Can one imagine the consequences of the failure of the United States? The $12 trillion in outstanding government debt is 23 times bigger than the $517 billion Lehman owed when it went under in September 2008. In every way that Lehman’s failure played havoc with the economy, the failure of U.S. debt would repeat the disaster, only it would do it on an almost inconceivably huger scale.

The entire world financial system revolves around the notion that the U.S. will never default, because under normal, rational circumstances, it can’t… Before this latest political madness, no one could ever have conceived of a sovereign state intentionally defaulting. But we’re, like, a week away from this happening, and where’s the emergency mobilization?

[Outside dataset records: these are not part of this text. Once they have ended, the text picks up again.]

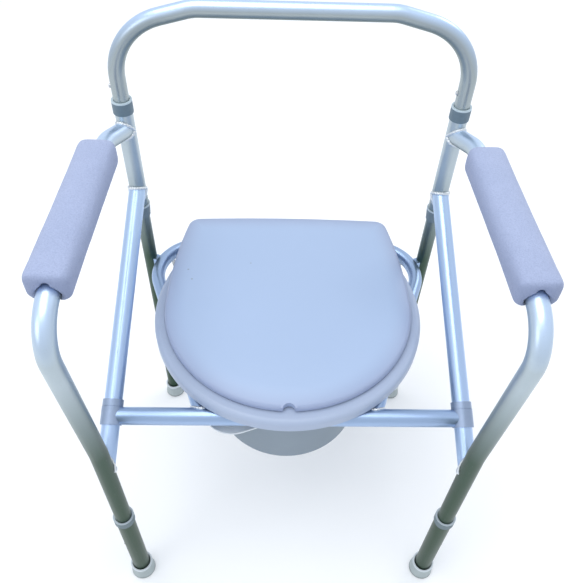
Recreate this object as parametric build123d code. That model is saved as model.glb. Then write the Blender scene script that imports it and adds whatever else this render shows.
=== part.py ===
from build123d import *
import math
import os

# Commode chair: aluminium frame, lift-out backrest, four telescopic legs, a plastic
# seat ring with its lid, two foam arm pads and a round pail on a wire rack.
# Millimetres. The front faces -Y, +X is the viewer's right, +Z is up. Pieces are drawn
# with Y = 0 midway between the front and rear legs, and saved with the origin on the
# floor under the middle of the whole chair.

# ---- driving dimensions: tubes ----
FRAME_OD = 25.4
SLIM_OD = 22.2
FRONT_LEG_OD = 28.6
TUBE_WALL = 1.2
TELESCOPE_GAP = 0.1

# ---- driving dimensions: side frames ----
FRONT_X = 254.0
FRONT_Y = -192.0
REAR_X = 238.5
REAR_Y = 192.0
LEG_KNEE_Z = 430.0
ARM_WELD_Z = 680.0
ARM_REAR = (256.0, 140.0, 694.0)
ARM_FRONT = (263.5, -204.0, 706.0)
ARM_REAR_RADIUS = 60.0
ARM_FRONT_RADIUS = 55.0
LEG_KNEE_RADIUS = 260.0
RAIL_REAR_Z = 572.5
RAIL_FRONT_Z = 381.0

# ---- driving dimensions: backrest ----
UPRIGHT_TOP_Z = 726.0
BACKREST_TOP_Z = 857.5
BACKREST_FLAT = 130.0
BACKREST_SLANT = 15.0
BACKREST_CORNER_RADIUS = 88.0
BACKREST_INSERT = 90.0

# ---- driving dimensions: rear joint and legs ----
UPRIGHT_END_Z = 526.0
REAR_LEG_TOP_Z = 600.0
LEG_COLLAR_Z = 231.0
LEG_INNER_END_Z = 92.0
EXTENSION_END_Z = 8.0
FOOT_RIM_Z = 32.0

# ---- driving dimensions: seat support ----
CROSSBAR_Y = -124.5
CROSSBAR_Z = 414.7
SLEEVE_WALL = 2.4
SLEEVE_LENGTH = 25.6
SLEEVE_RING_LENGTH = 10.0
BOW_FRONT_X = 122.5
BOW_REAR_Y = 228.0
BOW_SLOPE = 20.0
BOW_RADIUS = 70.0

# ---- driving dimensions: seat and lid ----
SEAT_CENTRE_Y = 52.5
SEAT_RADIUS = 208.5
SEAT_BOTTOM_Z = 430.0
SEAT_HEIGHT = 19.0
SEAT_WALL = 3.2
OPENING_Y = 22.5
OPENING_RX = 105.0
OPENING_RY = 122.0
SKIRT_BOTTOM_Z = 405.0
LID_CENTRE_Y = 54.5
LID_RADIUS = 192.0
LID_REAR_Y = 252.5
LID_REAR_X = 170.0
LID_BOTTOM_Z = 451.5
LID_HEIGHT = 14.0
LID_CROWN_RADIUS = 3400.0
LID_AXIS = (0, 240.5, 443.0)

# ---- driving dimensions: pail ----
PAIL_Y = 15.0
PAIL_BOTTOM_Z = 255.0
PAIL_RIM_Z = 386.0
PAIL_BOTTOM_R = 119.0
PAIL_TOP_R = 126.0
PAIL_FLANGE_R = 141.0
PAIL_WALL = 2.4
PAIL_TURN = 20.0
BAIL_HALF_WIDTH = 152.0
BAIL_REACH = 112.0
BAIL_CORNER = 38.0
BAIL_Z = 389.2
RACK_WIRE = 6.0
RACK_X = 131.0
RACK_TAB_X = 203.0

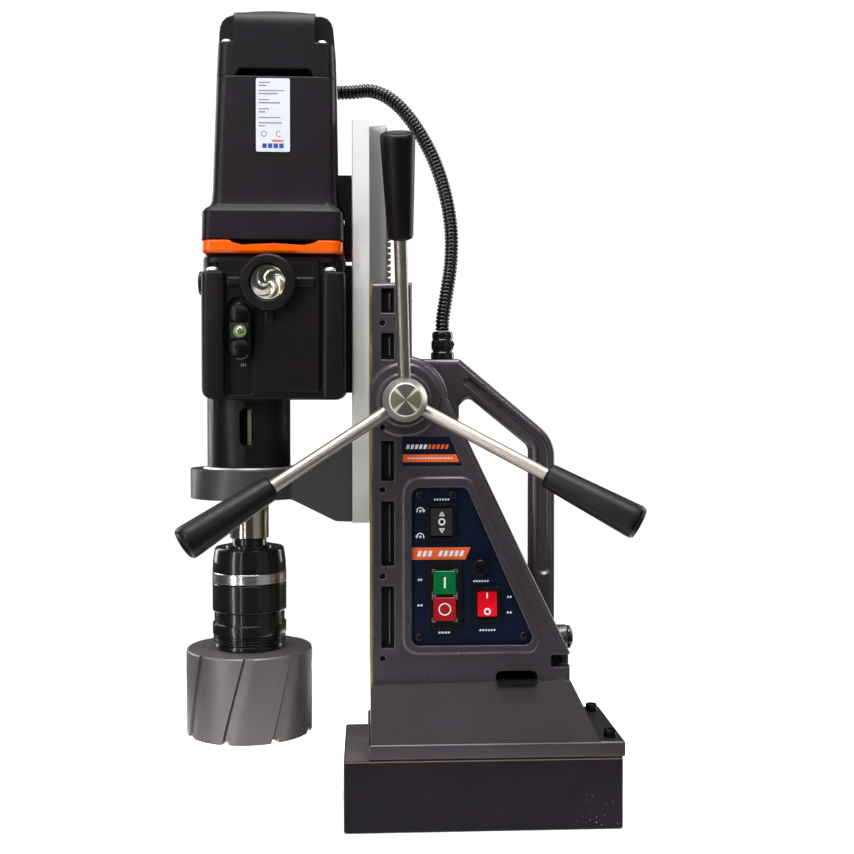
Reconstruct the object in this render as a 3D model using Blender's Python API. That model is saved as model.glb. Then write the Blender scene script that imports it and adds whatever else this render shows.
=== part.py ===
"""Magnetic drill press, modelled as separate pieces.

All lengths in this file are millimetres; every mesh is scaled to metres as it becomes an object.
The origin is the centre of the magnet's underside.  +Z is up, +X runs from the drilling spindle to
the carrying handle, and -Y is the operator's side.
"""

import math

import bmesh
import bpy
from mathutils import Matrix, Vector

MM = 0.001
GAP = 0.3

# Magnet and base
MAGNET_LENGTH = 225.0
MAGNET_WIDTH = 110.0
MAGNET_HEIGHT = 58.0
COIL_GROOVE_WIDTH = 15.0
COIL_GROOVE_DEPTH = 42.0
FLANGE_TOP = 71.0
SKIRT_TOP = 116.0
SKIRT_X = -91.0
WAY_BOTTOM = 86.0

# Upright of the frame
WAY_X = -91.2
WAY_SKIM = 0.02
UPRIGHT_HALF = 35.0
UPRIGHT_TOP = 441.0
COLUMN_REAR_X = -57.0
PLATFORM_TOP = 380.0
PLATFORM_END_X = -16.6
REAR_X = 73.0
REAR_CORNER_Z = 138.0
HANDLE_HALF = 13.0
HANDLE_BAR = 20.0
HANDLE_OUTER_X = 63.2

# Slide
PLATE_FRONT_X = -105.5
PLATE_BACK_X = -91.6
SLIDE_BOTTOM = 246.5
SLIDE_TOP = 571.5
SLIDE_HALF = 35.0
DOVETAIL_BACK_X = -77.9
DOVETAIL_NECK_HALF = 10.0
DOVETAIL_BACK_HALF = 16.0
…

I’m not saying that this is the case, but one wonders whether the Democrats have made a miscalculation here, based upon their own narrow, transactional, materialistic view of politics. The Democrats may be sitting back just a little bit, content to let this felicitous political situation develop just a little longer, perhaps (and I have no proof of this) convinced that the other party will come to its senses and stand down at the last minute.

But Cruz and his people are something we never see in Washington – believers. His caucus is not doing this for Redskins tickets and PAC money. They’re going for the Thelma and Louise ending. One last tender moment, holding hands and all. I have no idea what the Democrats can do to stop them, but we better hope they’re trying everything, and not seeing a huge future political win as their ace card.